4 – Diamond King – First Preakness entry for trainer John Servis since winning the race with Smarty Jones in 2004. Diamond King is a pretty good sprinter who was able to stretch out his speed to score a win in the Federico Tesio; a traditional 1 1/8 mile Preakness prep at Laurel Park. Servis is another who doesn’t enter his horses for folly, though in this case he may be shooting more for a board finish than a victory. Despite his mostly sprinter background, he’s bred to run long and well on a wet track, and is a half-brother to 2017 Kentucky Oaks winner Abel Tasman. Will be interested to see what Javier Castellano does with him in the early going; with a nice trip, he’s certainly a contender to get a piece of the pie.
5 – Good Magic – After wavering on whether to bring the Derby runner-up to Baltimore, Chad Brown decided the short field and his colt’s impressive Derby run were good reasons to take another crack at Justify. Looks to be on the upswing, ran a big race in Louisville (easily rating second-best), and was really the only horse to threaten Justify during the entire race. The question then is, what does Good Magic need to turn the tables here? It appears a tall task, as the conditions and pace scenario are likely similar to the Derby. There wasn’t an excuse for Good Magic in Louisville, he just got outrun by a better horse. Given the small field, he’s likely to take tons of money from those looking to beat Justify, and is likely to offer very little value. That said, he’s clearly the one with the best chance to score the upset, and has to be included in exotics.
6 – Tenfold – An intriguing entrant from Steve Asmussen. Tenfold ran a deceptively strong 5th place in the Arkansas Derby, and would likely have garnered some longshot interest from me had he been in the Derby field. Asmussen had him running routes from the word drop, with a pair of 8.5 furlong wins at Oaklawn Park before taking the big step up in class for the Arkansas Derby. It’s another class jump here, but when you look beyond Justify and Good Magic, what is there really? Reports from Churchill where he’s been training are that he’s a physical specimen. Asmussen told Blood Horse, “[He’s] going to have very good races in his future. I’m just hoping Saturday is what we’re talking about and not a year from now.” Asmussen got his first Preakness win with this one’s papa, Curlin. Like father, like son? Seems unlikely, but if one of the top two aren’t in the winner’s circle, I suspect Tenfold will be.

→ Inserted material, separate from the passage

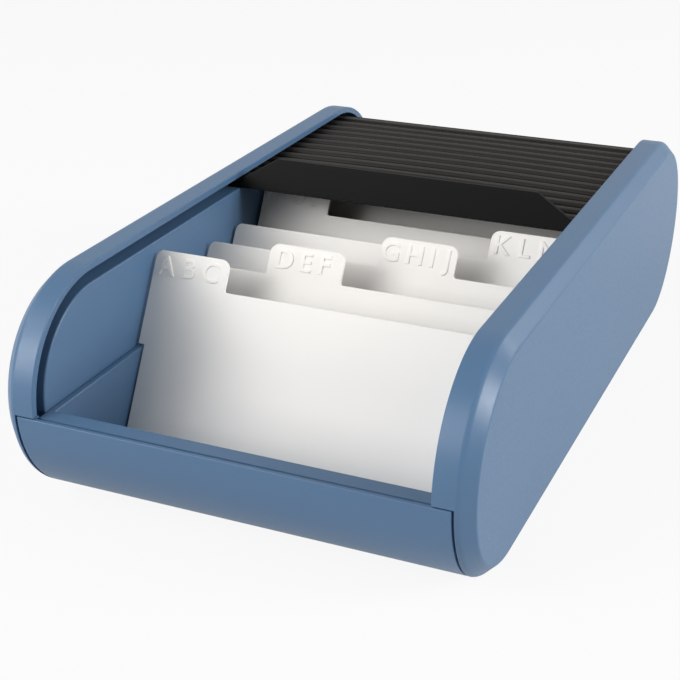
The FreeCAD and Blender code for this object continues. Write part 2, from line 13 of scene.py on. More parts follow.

7 – Justify – There’s really nothing not to like about the undefeated Kentucky Derby winner. He’s fast, he has tactical speed, and he appears to be great on any track condition. He’s got a Hall of Fame jockey and the best trainer of this generation (who, by the way, is 4 for 4 with Derby winners in the Preakness). He’s looked great in his gallops at Churchill Downs since the Derby win, despite some initial internet speculation that may not be 100% sound. There’s very little more to say about his chances. If he runs like he has in the past four races, he is going to be headed to New York for a chance at the Triple Crown. Hell, even if he regresses a little, he can still probably handle this field. It would take major regression to see him lose. He’s going to offer no value at the wagering window, but he is the obvious one to beat.

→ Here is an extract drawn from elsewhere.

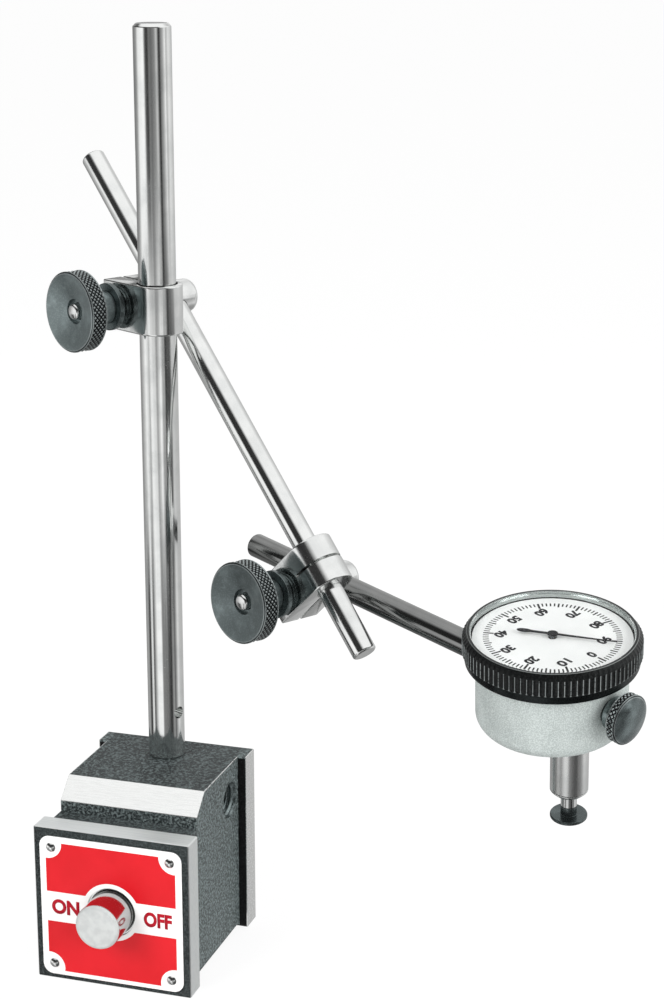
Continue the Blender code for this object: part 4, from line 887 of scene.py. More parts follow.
def case_finish():
    """Satin chrome: a fine even blast grain with soft clouds."""
    paint = Paint("case_satin_chrome")
    where = paint.local(INDICATOR)
    grain = paint.noise(where, 3400.0, 2.0)
    cloud = paint.noise(where, 130.0, 3.0)
    blasted = cloud.rise(0.3, 0.7) * 0.3 + grain.rise(0.42, 0.62) * 0.7
    colour = paint.mix(blasted, stand().case_colour, (0.74, 0.80, 0.78))
    relief = paint.bump(grain, 0.00003)
    return paint.set(Base_Color=colour, Metallic=0.4, Roughness=0.40 + grain * 0.14, Normal=relief)


def bezel_finish():
    """Black-oxide ring: fluted crests drawn light, partly rubbed bare and partly painted highlight, a thin
    painted highlight ring at the rim, and a light metal inner wall round the crystal.
    """
    paint = Paint("bezel_black_and_bright")
    x, y, z = paint.split(paint.local(INDICATOR))
    radius = (x * x + y * y).root()
    wall = radius.below(OPENING_RADIUS + 0.00012)
    # Painted highlight: a thin light ring at the rim's radius, near the top.
    edge = (radius - BEZEL_RIM_RADIUS).size().below(0.00007) * z.above(OPENING_HEIGHT - 0.0003)
    bright = (wall + edge * 0.6).least(1.0) * z.above(DIAL_TOP + 0.0002)
    # The flutes' crests: partly rubbed bare and partly painted highlight.
    crest = radius.rise(BEZEL_RADIUS - 0.00013, BEZEL_RADIUS - 0.00003) * z.below(OPENING_HEIGHT - 0.0013)
    grain = paint.noise(paint.local(INDICATOR), 2400.0, 3.0)
    rubbed = crest * grain.rise(0.25, 0.5)
    black = paint.mix(grain.rise(0.4, 0.75) * 0.5, stand().bezel_colour, (0.05, 0.056, 0.056))
    dark = paint.mix(rubbed, black, (0.46, 0.50, 0.50))
    colour = paint.mix(bright, dark, (0.44, 0.47, 0.46))
    roughness = bright * -0.16 + grain * 0.12 + 0.27
    relief = paint.bump(grain, 0.000004)
    return paint.set(Base_Color=colour, Metallic=bright * 0.3 + 0.7, Roughness=roughness, Normal=relief)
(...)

8 – Bravazo – I discounted his chances in Louisville, but he outran his odds and came in 6th. Rallying to move into 4th at the 1/8th pole, and for a bit it looked like he would complete the bottom end of the superfecta, but he tired a bit. I’m a little uncertain how to approach his Derby, but all-in-all, I suspect it was a decent effort as he ran wide every step of the way; covering more ground than any other horse in the field. In Kentucky, Bravazo looked more like the horse that won the Risen Star, as opposed to the one that quit in the Louisiana Derby. All that said, there’s nothing to suggest that he can make up the eight lengths on Justify here, and I like the chances of a few new shooters better to complete the trifecta.
How I’m Betting The Preakness Stakes:
I don’t envision a non-catastrophic scenario in which Justify doesn’t win. He’s simply the best horse in a race that suits him perfectly. Good Magic is clearly the 2nd best, but for value purposes, I will be placing him third, and hoping to catch a longshot on the bottom of the exotics. As indicated above, I think Tenfold could be sitting on a big race, and I don’t discount Diamond King’s chances either.
1) Justify, 2) Tenfold, 3) Good Magic, 4) Diamond King
Exacta Wheel – Justify/Tenfold, Good Magic, Diamond King
Trifecta Wheel – Justify/Good Magic/ALL
Justify/Tenfold, Diamond King/Good Magic
Justify/Tenfold/Good Magic, Diamond King, Bravazo, Lone Sailor
Matchups: Tenfold should offer outstanding value against any horse not named Justify or Good Magic, while Quip appears to be this race’s Mendelssohn, good for head-to-head fade opportunities.